Seven areas of organised access to cross-border healthcare (ZOASTs) were created alongside the Franco-Belgian border area between 2008 and 2015. The patients in those health zones can receive care on both sides of the border without any administrative or financial barriers.

WHERE:

Belgium, France

HOW:

The Interreg programmes I, II, III and IV have provided a lot of support and technical assistance to the local partners at the Franco-Belgian border to develop, embed and secure structured cooperation, in particular by encouraging inter-hospital agreements and defining a first cross-border health area.

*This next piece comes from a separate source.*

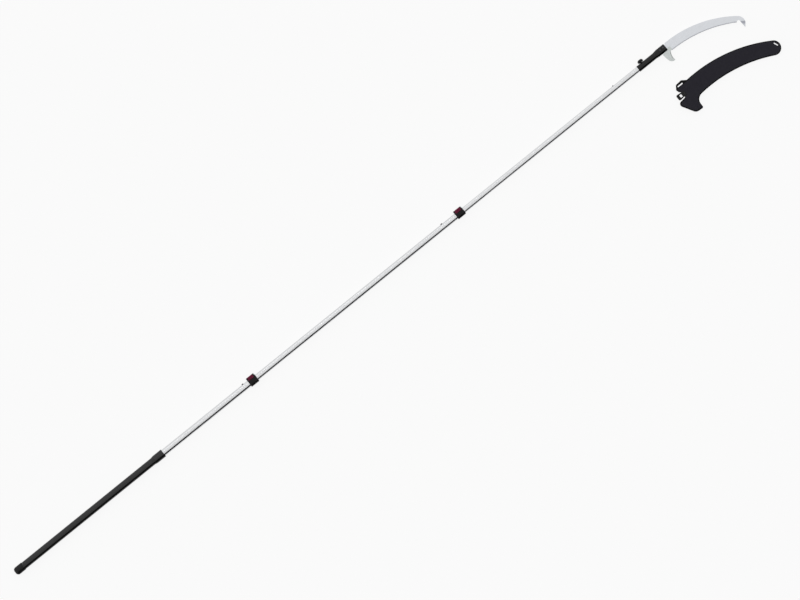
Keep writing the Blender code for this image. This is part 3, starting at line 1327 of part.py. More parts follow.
def make_retaining_loop(front_shell):
    """A rubber loop in front of the mouth, with a tail riveted on the front shell."""
    level = SHEATH_TOP + GAP
    left = LOOP_RIGHT - LOOP_LENGTH
    tail_end = LOOP_RIGHT + LOOP_TAIL
    tail_half = LOOP_WIDTH / 2 - LOOP_TAIL_NARROWING
    ring = rounded([
        (left, -LOOP_WIDTH / 2, LOOP_CORNER),
        (tail_end, -tail_half, LOOP_TAIL_CORNER),
        (tail_end, tail_half, LOOP_TAIL_CORNER),
        (left, LOOP_WIDTH / 2, LOOP_CORNER),
    ])
    hole_left = LOOP_HOLE_X - LOOP_HOLE_LENGTH / 2
    hole_right = LOOP_HOLE_X + LOOP_HOLE_LENGTH / 2
    half = LOOP_HOLE_HEIGHT / 2
    hole = rounded([
        (hole_left, -half, LOOP_HOLE_CORNER),
        (hole_right, -half, LOOP_HOLE_CORNER),
        (hole_right, half, LOOP_HOLE_CORNER),
        (hole_left, half, LOOP_HOLE_CORNER),
    ])
    tail_x = LOOP_RIGHT + LOOP_TAIL / 2
    loop = place(
        "retaining_loop", prism([ring, hole], level, level + LOOP_THICKNESS), sheath,
        (0, -LOOP_DROP, 0), finish=BLACK_RUBBER,
    )
    rivet("loop_rivet", tail_x, -LOOP_DROP, SHEATH_TOP - SHEATH_WALL, level + LOOP_THICKNESS)
    drill_shape = rod(RIVET_RADIUS + GAP, -SHEATH_DEPTH / 2, SHEATH_DEPTH, SMALL_STEPS)
    drill = place("loop_rivet_hole", drill_shape, sheath, (tail_x, -LOOP_DROP, 0))
    cut(loop, drill)
    cut(front_shell, drill, SHELL_SOLVER)


walls = sheath_walls()
mouth = sheath_mouth()
front_shell = make_shell("sheath_front_shell", 1, walls, mouth)
back_shell = make_shell("sheath_back_shell", -1, walls, mouth)
make_sheath_slots((front_shell, back_shell))
make_sheath_rivets((front_shell, back_shell))
make_retaining_loop(front_shell)
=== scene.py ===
# %% [markdown]
# # A telescopic pole saw, dressed for the camera
# The saw lies flat on a pale floor, five metres long: a rubber grip, three oval aluminium tubes
# that slide in each other, two lever clamps, a curved pull saw with a sickle at its heel, and the
# blade's sheath beside it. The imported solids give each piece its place. These cells give it its
# fine shape and its finish.

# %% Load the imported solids
import math

import bmesh
import bpy
from mathutils import Euler, Matrix, Vector


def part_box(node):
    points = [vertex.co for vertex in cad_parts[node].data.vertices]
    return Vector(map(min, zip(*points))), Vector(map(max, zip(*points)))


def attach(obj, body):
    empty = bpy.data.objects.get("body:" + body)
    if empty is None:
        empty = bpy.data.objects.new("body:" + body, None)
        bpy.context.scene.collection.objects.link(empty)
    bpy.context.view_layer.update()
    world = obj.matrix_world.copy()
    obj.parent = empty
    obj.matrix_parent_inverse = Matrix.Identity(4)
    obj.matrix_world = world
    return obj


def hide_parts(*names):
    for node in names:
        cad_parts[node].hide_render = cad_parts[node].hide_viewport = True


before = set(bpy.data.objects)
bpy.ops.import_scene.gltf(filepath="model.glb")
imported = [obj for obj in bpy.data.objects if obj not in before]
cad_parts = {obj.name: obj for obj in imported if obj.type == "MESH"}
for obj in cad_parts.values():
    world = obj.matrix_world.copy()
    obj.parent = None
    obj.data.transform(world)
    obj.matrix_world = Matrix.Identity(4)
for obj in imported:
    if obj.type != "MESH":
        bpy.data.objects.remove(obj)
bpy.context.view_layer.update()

MM = 0.001

# %% [markdown]
# ## Camera
# The saw was photographed from straight above with the pole running up to the right, so the
# picture's right-hand direction is the pole's direction turned by about 39 degrees. A long lens
# from far away keeps a five metre pole straight. An orthographic camera would do too, but a long
# lens is nearer to how such a picture is taken.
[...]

To push the cooperative approach forward and to legitimise it at the highest level, the idea of a framework agreement on cross-border healthcare cooperation between France and Belgium was born. The healthcare treaty, signed on 1 June 2005 by the French and Belgian health ministers on behalf of the two governments, gives the power to the regional authorities in charge of planning, organising and financing the healthcare system to negotiate and validate agreements.

The Franco-Belgian framework agreement has been the legal basis for the seven ZOASTs regulatory arrangements. The ZOASTs, covering today the whole border, enable the pooling of resources and techniques in order to develop a wide range of care accessible to the population of the defined legal zone without any administrative or financial difficulties. They have become benchmarks for cross-border healthcare cooperation across Europe.

RESULTS: 

In 2015, some 20,000 French and Belgian patients have received treatment without discrimination on either side of the Franco-Belgian border under these cross-border arrangements.